§ PROMPT
Look over the lines below. Report each one that includes the string "bodies".

___ PROVIDED ENTRIES

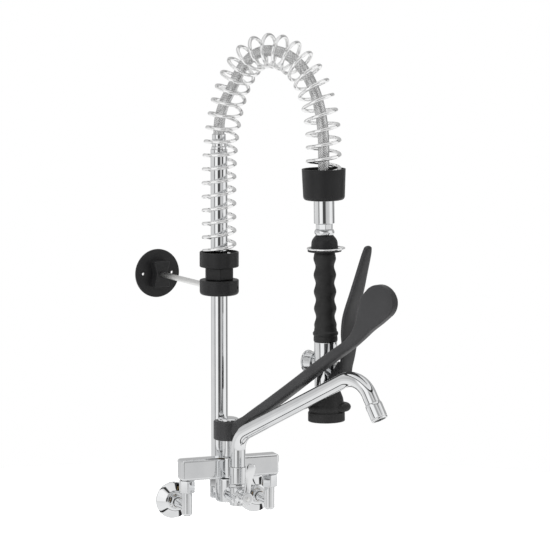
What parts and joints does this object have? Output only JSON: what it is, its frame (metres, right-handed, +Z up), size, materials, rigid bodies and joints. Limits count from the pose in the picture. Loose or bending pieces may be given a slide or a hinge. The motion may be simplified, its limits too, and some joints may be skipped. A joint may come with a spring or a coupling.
{
  "type": "pre rinse faucet",
  "caption": "Wall-mounted pre-rinse faucet: lever mixer, swivel spout with its own valve, riser with a sprung hose arch, wall bracket and trigger hand spray.",
  "frame": {"origin": "on the wall plane, midway between the two inlets, at the height of the inlets", "axes": "+X right along the wall, +Y into the wall (the faucet stands out towards -Y), +Z up along the riser"},
  "size_m": [0.2768, 0.6382, 0.8382],
  "materials": {
    "aerator": "black moulded nylon, fine grain",
    "balance_spring": "bright plated spring wire",
    "bracket_rod": "satin stainless steel",
    "cartridge": "white moulded cartridge",
    "cartridge_housing": "polished chrome plate",
    "cartridge_nut": "bare brass",
    "cartridge_turret": "black moulded nylon, fine grain",
    "clamp_collar": "black moulded nylon, fine grain",
    "clamp_neck": "black moulded nylon, fine grain",
    "clamp_screw": "satin stainless steel",
    "diverter_body": "polished chrome plate",
    "handle_tube": "bare brass",
    "hold_ring": "bright plated spring wire",
    "hose_end_sleeve": "polished chrome plate",
    "hose_fitting": "polished chrome plate",
    "inlet_leg_left": "polished chrome plate",
    "inlet_leg_right": "polished chrome plate",
    "lever_cap": "polished chrome plate",
    "lever_handle": "black moulded nylon, fine grain",
    "lever_screw": "satin stainless steel",
    "lever_stem": "bare brass",
    "mixer_bar": "polished chrome plate",
    "plunger_spring": "bright plated spring wire",
    "riser_hose_sleeve": "polished chrome plate",
    "riser_nut": "polished chrome plate",
    "riser_pipe": "polished chrome plate",
    "rosette_left": "polished chrome plate",
    "rosette_right": "polished chrome plate",
    "rubber_bumper": "black rubber",
    "s_union_left": "bare brass",
    "s_union_right": "bare brass",
    "side_cap": "polished chrome plate",
    "spout_nozzle": "polished chrome plate",
    "spout_seal_1": "black rubber",
    "spout_seal_2": "black rubber",
    "spout_sleeve": "polished chrome plate",
    "spout_spigot": "bare brass",
    "spout_tube": "polished chrome plate",
    "spout_union_nut": "polished chrome plate",
    "spray_face": "polished chrome plate",
    "spray_grip": "black rubber",
    "spray_hose": "braided stainless steel over rubber",
    "spray_shoulder": "black moulded nylon, fine grain",
    "spray_swivel_nut": "polished chrome plate",
    "spring_cup": "black moulded nylon, fine grain",
    "spring_seat_collar": "black moulded nylon, fine grain",
    "tilt_pin": "satin stainless steel",
    "trigger": "black moulded nylon, fine grain",
    "trigger_pin": "polished chrome plate",
    "upper_union_nut_left": "polished chrome plate",
    "upper_union_nut_right": "polished chrome plate",
    "valve_body": "polished chrome plate",
    "valve_bonnet": "polished chrome plate",
    "valve_handle": "polished chrome plate",
    "valve_plunger": "satin stainless steel",
    "valve_screw": "satin stainless steel",
    "valve_spindle": "bare brass",
    "wall_plate": "black moulded nylon, fine grain",
    "wall_union_nut_left": "polished chrome plate",
    "wall_union_nut_right": "polished chrome plate"
  },
  "bodies": {
    "mixer": {"s_union_left": "s_union_left", "s_union_right": "s_union_right", "rosette_left": "rosette_left", "rosette_right": "rosette_right", "wall_union_nut_left": "wall_union_nut_left", "wall_union_nut_right": "wall_union_nut_right", "inlet_leg_left": "inlet_leg_left", "inlet_leg_right": "inlet_leg_right", "upper_union_nut_left": "upper_union_nut_left", "upper_union_nut_right": "upper_union_nut_right", "mixer_bar": "mixer_bar", "cartridge_housing": "cartridge_housing", "cartridge_nut": "cartridge_nut", "cartridge": "cartridge", "diverter_body": "diverter_body", "riser_nut": "riser_nut", "riser_pipe": "riser_pipe", "riser_hose_sleeve": "riser_hose_sleeve", "spout_union_nut": "spout_union_nut", "spout_sleeve": "spout_sleeve", "valve_bonnet": "valve_bonnet"},
    "temperature_turret": {"cartridge_turret": "cartridge_turret", "tilt_pin": "tilt_pin"},
    "lever": {"lever_handle": "lever_handle", "lever_cap": "lever_cap", "lever_screw": "lever_screw", "lever_stem": "lever_stem"},
    "spout": {"spout_tube": "spout_tube", "spout_spigot": "spout_spigot", "spout_seal_1": "spout_seal_1", "spout_seal_2": "spout_seal_2", "spout_nozzle": "spout_nozzle", "aerator": "aerator"},
    "spout_valve": {"valve_spindle": "valve_spindle", "valve_handle": "valve_handle", "valve_screw": "valve_screw"},
    "bracket": {"clamp_collar": "clamp_collar", "clamp_screw": "clamp_screw", "clamp_neck": "clamp_neck", "spring_seat_collar": "spring_seat_collar", "bracket_rod": "bracket_rod", "wall_plate": "wall_plate"},
    "arch": {"balance_spring": "balance_spring", "spray_hose": "spray_hose", "spring_cup": "spring_cup", "hose_end_sleeve": "hose_end_sleeve", "hose_fitting": "hose_fitting"},
    "handset": {"spray_swivel_nut": "spray_swivel_nut", "spray_shoulder": "spray_shoulder", "spray_grip": "spray_grip", "handle_tube": "handle_tube", "valve_body": "valve_body", "side_cap": "side_cap", "plunger_spring": "plunger_spring", "trigger_pin": "trigger_pin", "rubber_bumper": "rubber_bumper", "spray_face": "spray_face"},
    "hold_ring": {"hold_ring": "hold_ring"},
    "trigger": {"trigger": "trigger"},
    "plunger": {"valve_plunger": "valve_plunger"}
  },
  "joints": [
    {"name": "temperature", "type": "hinge", "parent": "mixer", "child": "temperature_turret", "pos_m": [0, -0.072, 0.13], "axis": [0, 0, 1], "range_deg": [-70, 2]},
    {"name": "lever_lift", "type": "hinge", "parent": "temperature_turret", "child": "lever", "pos_m": [0, -0.072, 0.132], "axis": [-0.9135, -0.4067, 0], "range_deg": [0, 15]},
    {"name": "spout_swing", "type": "hinge", "parent": "mixer", "child": "spout", "pos_m": [0, -0.12, 0.06], "axis": [0, 0, 1], "range_deg": [-60, 3]},
    {"name": "spout_valve_turn", "type": "hinge", "parent": "mixer", "child": "spout_valve", "pos_m": [0, -0.158, 0.027], "axis": [0, -1, 0], "range_deg": [0, 90]},
    {"name": "bracket_turn", "type": "hinge", "parent": "mixer", "child": "bracket", "pos_m": [0, -0.0285, 0.367], "axis": [0, 0, 1], "range_deg": [-30, 30]},
    {"name": "arch_swing", "type": "hinge", "parent": "mixer", "child": "arch", "pos_m": [0, -0.0285, 0.6], "axis": [0, 0, 1], "range_deg": [0, 60]},
    {"name": "spray_swivel", "type": "hinge", "parent": "arch", "child": "handset", "pos_m": [0.11576, -0.22115, 0.48001], "axis": [-0.0085, 0.0142, 0.9999], "range_deg": [-12, 12]},
    {"name": "trigger_squeeze", "type": "hinge", "parent": "handset", "child": "trigger", "pos_m": [0.12867, -0.24263, 0.2354], "axis": [-0.8572, -0.515, 0], "range_deg": [0, 11], "stiffness_Nm_per_rad": 4, "springref_deg": -5.73},
    {"name": "plunger_slide", "type": "slide", "parent": "handset", "child": "plunger", "axis": [-0.515, 0.857, -0.0166], "range_m": [0, 0.0052], "deforming": ["plunger_spring"]},
    {"name": "hold_ring_flip", "type": "hinge", "parent": "handset", "child": "hold_ring", "pos_m": [0.10182, -0.19796, 0.45316], "axis": [-0.8572, -0.515, 0], "range_deg": [0, 25]}
  ],
  "couplings": [
    {"joint": "plunger_slide", "follows": "trigger_squeeze", "m_per_rad": 0.026}
  ]
}
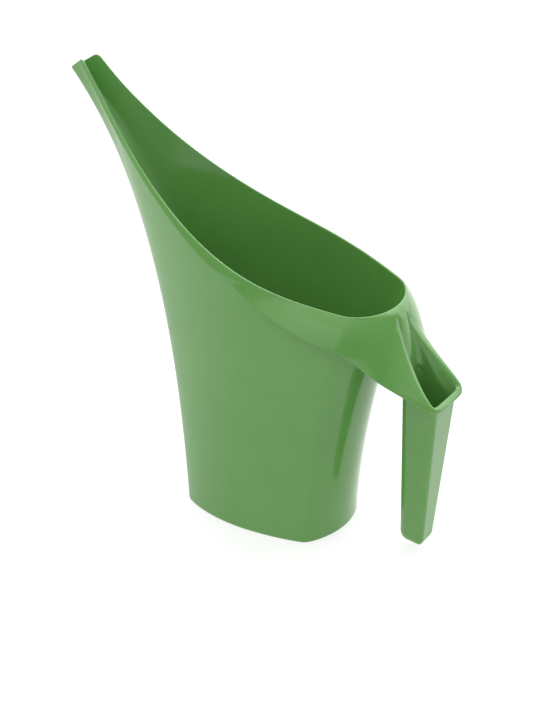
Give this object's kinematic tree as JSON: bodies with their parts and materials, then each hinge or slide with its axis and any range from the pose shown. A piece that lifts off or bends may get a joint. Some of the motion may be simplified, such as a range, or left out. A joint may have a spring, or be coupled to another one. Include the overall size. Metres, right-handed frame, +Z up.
{
  "type": "watering can",
  "caption": "Open-topped jug-shaped watering can with a long open spout, a collar that sweeps back from the rim and a hollow hanging grip.",
  "frame": {"origin": "centre of the foot's flat underside, on the ground", "axes": "+Z up, spout towards -X, handle towards +X, mirror plane at Y = 0"},
  "size_m": [0.3403, 0.1392, 0.3528],
  "materials": {
    "green_plastic": "high-gloss moulded green"
  },
  "bodies": {
    "root": {"floor_panel": "green_plastic", "pot_wall": "green_plastic", "spout": "green_plastic", "rim_bead": "green_plastic", "collar": "green_plastic", "handle_pocket": "green_plastic", "grip": "green_plastic"}
  },
  "joints": []
}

______

§ RESPONSE
What parts and joints does this object have? Output only JSON: what it is, its frame (metres, right-handed, +Z up), size, materials, rigid bodies and joints. Limits count from the pose in the picture. Loose or bending pieces may be given a slide or a hinge. The motion may be simplified, its limits too, and some joints may be skipped. A joint may come with a spring or a coupling.
  "bodies": {
Give this object's kinematic tree as JSON: bodies with their parts and materials, then each hinge or slide with its axis and any range from the pose shown. A piece that lifts off or bends may get a joint. Some of the motion may be simplified, such as a range, or left out. A joint may have a spring, or be coupled to another one. Include the overall size. Metres, right-handed frame, +Z up.
  "bodies": {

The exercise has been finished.